In the 5th century B.C., all free, Athenian, male citizens were full and equal participants in government at every level: They initiated, discussed, and passed legislation in the Assembly; they were equally liable to do jury service and military service; since all appointments to public office were by lot, even the poorest citizens could wield executive power; and a “quorum of 6,000 citizens could vote to exile anyone for five or ten years simply by writing his name on pottery shards[iv] . . . cast as ballots.”[v] Whilst this system of direct participatory democracy helped to educate Athenians in the arts of government and worked relatively well under wise and inspiring leaders like Pericles, it swiftly degenerated after his death in 429 B.C. Sound society gave way to leadership by demagogues, to class war, to attacks on the property rights of unpopular minorities, and to the persecution of dissident individuals.
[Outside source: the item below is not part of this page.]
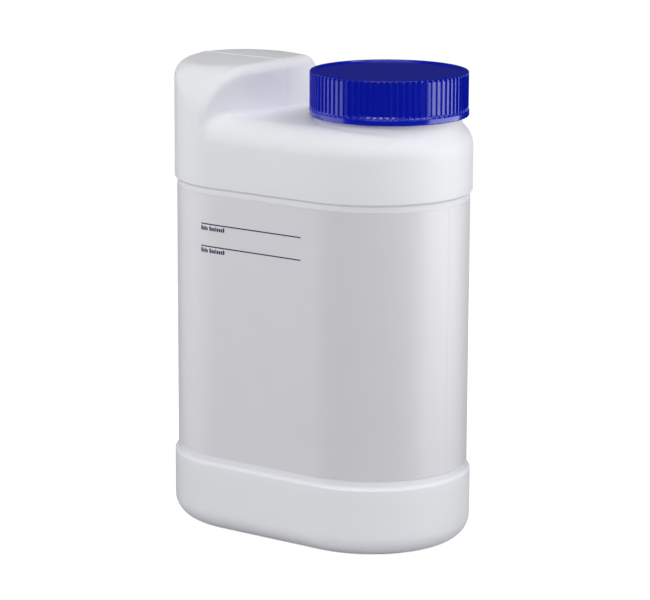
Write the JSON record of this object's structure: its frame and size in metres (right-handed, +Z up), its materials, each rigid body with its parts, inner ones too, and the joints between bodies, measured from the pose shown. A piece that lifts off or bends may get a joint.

At the same time, Athenians denied to their allies and dependents the liberty and self-government which they themselves enjoyed. Eventually, Athens, wracked by conspiracies and revolts, fell to her undemocratic rival, Sparta.
The failure of democracy in the land of its birth teaches us an important lesson: Since human nature is fallen, democracy is no guarantor of lasting good government; it is only as good as the values commonly held by the majority of its citizens. It is not enough that they know the laws of their state; they must also show regard for their neighbors, according to the laws of God. When they do, democracies can flourish; when they do not, even the most thoughtfully-framed government will disintegrate.
Sadly, 5th century Athenians, with their many false gods, were only dimly aware of God’s truths and ways. And today, as Western societies turn away from Christianity, so too do their democracies suffer strain, threatening to degenerate into personal licentiousness and government tyranny. Furthermore, as the West seeks to extend democracy around the world, it should remember that where the people are disoriented or ignoble, “rule by the people” is problematic, requiring the safeguard of rights and great patience as cultures seek to rise to their new opportunities and responsibilities. In the last analysis, democracy is not the issue; instead, the moral wisdom of the people is the great essential for a healthy society.
——-Footnotes———
[i] Captured in Plato’s dialogues, Apology, Crito, and Phaedo.
[ii] This was for refusing to abandon its neutrality in the long and disastrous Peloponnesian War (431-404 B.C.) between Athens and Sparta. For a contemporary account, see: Thucydides, The Peloponnesian War, ed. and trans. Richard Livingstone (London: Oxford University Press, 1956), 266-274.
[iii] Plato, The Republic, trans. Desmond Lee (London: Penguin Classics, 1979), 384.
[iv] Ostraka, from which comes “ostracism.”
[v] Patrick Watson & Benjamin Barber, The Struggle for Democracy (Boston: Little, Brown and Company, 1988), 17.